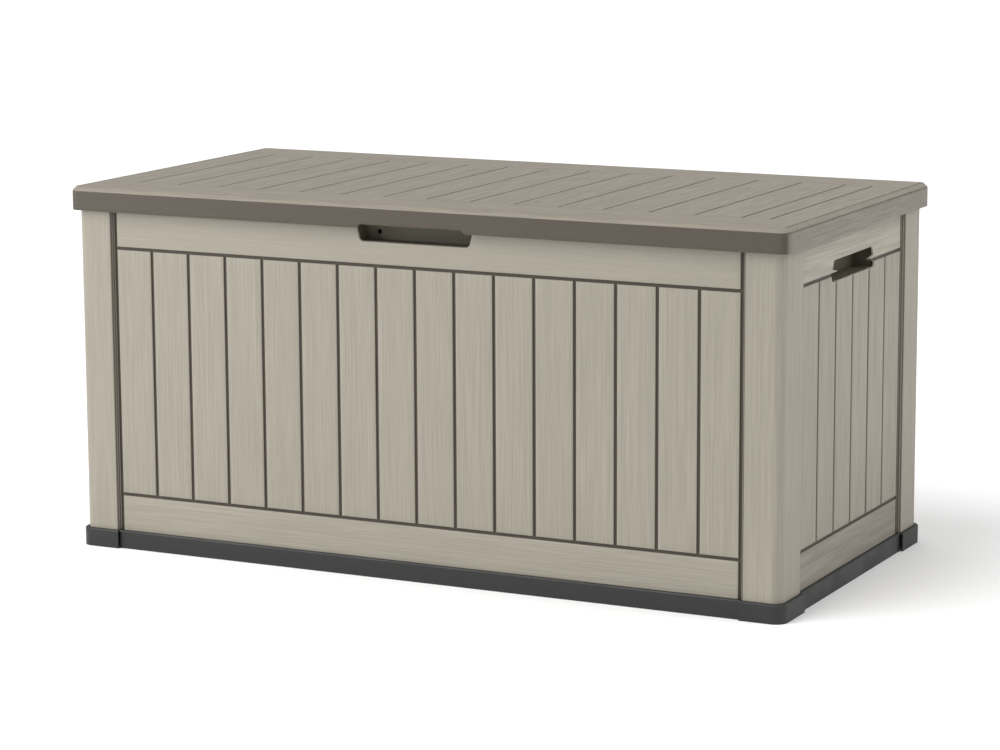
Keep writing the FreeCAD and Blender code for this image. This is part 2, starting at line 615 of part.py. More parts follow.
def lid_shell():
    half_x = LID_LENGTH / 2
    half_y = LID_DEPTH / 2
    outer = beveled_block(half_x, half_y, SKIRT_Z, BOX_HEIGHT, LID_RADIUS, LID_BEVEL)
    inner_bevel = LID_BEVEL - (2 - math.sqrt(2)) * WALL
    inner = beveled_block(half_x - WALL, half_y - WALL, SKIRT_Z - 1, PLATE_Z, LID_RADIUS - WALL, inner_bevel)
    pieces = [outer.cut(inner)]
    for x in hinge_places():
        pieces.append(lid_knuckle(x))
    seat_z = RIM_Z + LID_REST_GAP
    seat_x = PANEL_X + SEAT_INSET
    seat_y = PANEL_Y + SEAT_INSET
    for side in (-1, 1):
        y = sorted((side * seat_y, side * (seat_y - WALL)))
        pieces.append(box(-seat_x, seat_x, y[0], y[1], seat_z, PLATE_Z + 0.5))
        x = sorted((side * seat_x, side * (seat_x - WALL)))
        pieces.append(box(x[0], x[1], -seat_y, seat_y, seat_z, PLATE_Z + 0.5))
    rib_reach = LINER_Y - LINER_WALL - PLAY
    for x in spread(BEAD_COUNT, HINGE_SPACING):
        pieces.append(box(x - 1, x + 1, -rib_reach, rib_reach, LINER_Z + LINER_WALL + PLAY, PLATE_Z + 0.5))
    for x, y in lid_boss_places():
        pieces.append(rod(BOSS_RADIUS, (x, y, LINER_Z + LINER_WALL + PLAY), (x, y, PLATE_Z + 0.5)))
    shell = join(pieces)
    notch = prism([(-NOTCH_HALF - NOTCH_SLOPE, -half_y - 1, SKIRT_Z - 1),
                   (NOTCH_HALF + NOTCH_SLOPE, -half_y - 1, SKIRT_Z - 1),
                   (NOTCH_HALF, -half_y - 1, SKIRT_Z + NOTCH_RISE),
                   (-NOTCH_HALF, -half_y - 1, SKIRT_Z + NOTCH_RISE)], (0, WALL + 2, 0))
    tools = lid_groove_tools() + [notch]
    for x, y in lid_boss_places():
        tools.append(screw_hole((x, y, LINER_Z), (0, 0, 1), LID_SCREW_LENGTH))
    for x in hinge_places():
        reach = KNUCKLE_LENGTH / 2 + 1
        tools.append(rod(PIN_RADIUS + FIT, (x - reach, HINGE_Y, HINGE_Z), (x + reach, HINGE_Y, HINGE_Z)))
    return cut(shell, tools)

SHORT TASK
Write every line of the material above again, exactly.

FULL OUTPUT
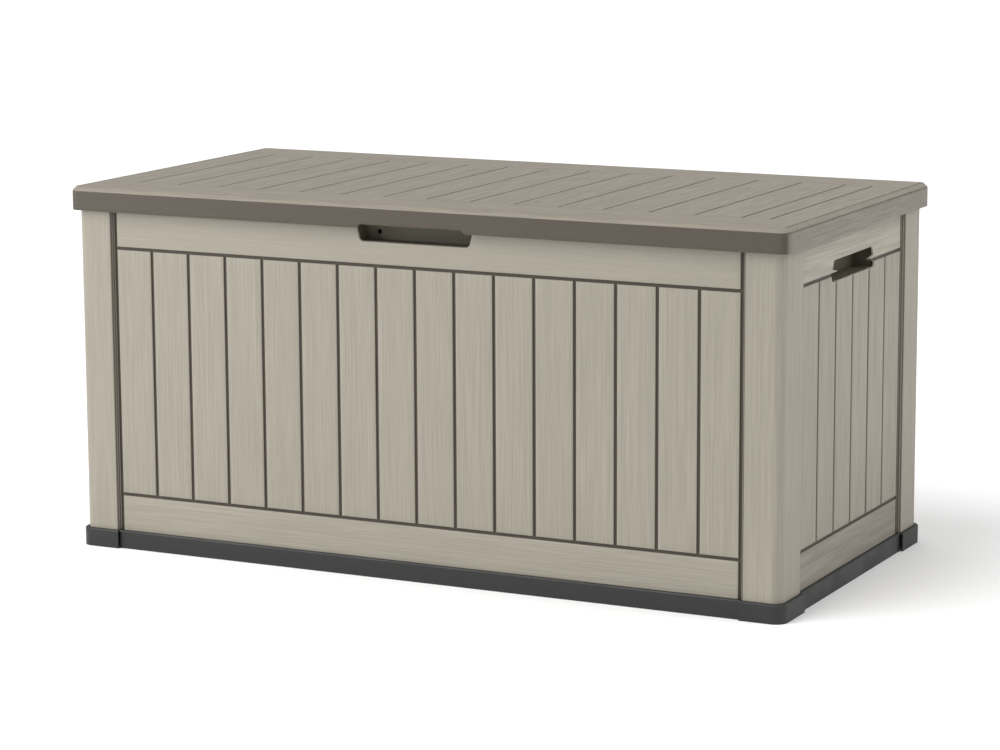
Keep writing the FreeCAD and Blender code for this image. This is part 2, starting at line 615 of part.py. More parts follow.
def lid_shell():
    half_x = LID_LENGTH / 2
    half_y = LID_DEPTH / 2
    outer = beveled_block(half_x, half_y, SKIRT_Z, BOX_HEIGHT, LID_RADIUS, LID_BEVEL)
    inner_bevel = LID_BEVEL - (2 - math.sqrt(2)) * WALL
    inner = beveled_block(half_x - WALL, half_y - WALL, SKIRT_Z - 1, PLATE_Z, LID_RADIUS - WALL, inner_bevel)
    pieces = [outer.cut(inner)]
    for x in hinge_places():
        pieces.append(lid_knuckle(x))
    seat_z = RIM_Z + LID_REST_GAP
    seat_x = PANEL_X + SEAT_INSET
    seat_y = PANEL_Y + SEAT_INSET
    for side in (-1, 1):
        y = sorted((side * seat_y, side * (seat_y - WALL)))
        pieces.append(box(-seat_x, seat_x, y[0], y[1], seat_z, PLATE_Z + 0.5))
        x = sorted((side * seat_x, side * (seat_x - WALL)))
        pieces.append(box(x[0], x[1], -seat_y, seat_y, seat_z, PLATE_Z + 0.5))
    rib_reach = LINER_Y - LINER_WALL - PLAY
    for x in spread(BEAD_COUNT, HINGE_SPACING):
        pieces.append(box(x - 1, x + 1, -rib_reach, rib_reach, LINER_Z + LINER_WALL + PLAY, PLATE_Z + 0.5))
    for x, y in lid_boss_places():
        pieces.append(rod(BOSS_RADIUS, (x, y, LINER_Z + LINER_WALL + PLAY), (x, y, PLATE_Z + 0.5)))
    shell = join(pieces)
    notch = prism([(-NOTCH_HALF - NOTCH_SLOPE, -half_y - 1, SKIRT_Z - 1),
                   (NOTCH_HALF + NOTCH_SLOPE, -half_y - 1, SKIRT_Z - 1),
                   (NOTCH_HALF, -half_y - 1, SKIRT_Z + NOTCH_RISE),
                   (-NOTCH_HALF, -half_y - 1, SKIRT_Z + NOTCH_RISE)], (0, WALL + 2, 0))
    tools = lid_groove_tools() + [notch]
    for x, y in lid_boss_places():
        tools.append(screw_hole((x, y, LINER_Z), (0, 0, 1), LID_SCREW_LENGTH))
    for x in hinge_places():
        reach = KNUCKLE_LENGTH / 2 + 1
        tools.append(rod(PIN_RADIUS + FIT, (x - reach, HINGE_Y, HINGE_Z), (x + reach, HINGE_Y, HINGE_Z)))
    return cut(shell, tools)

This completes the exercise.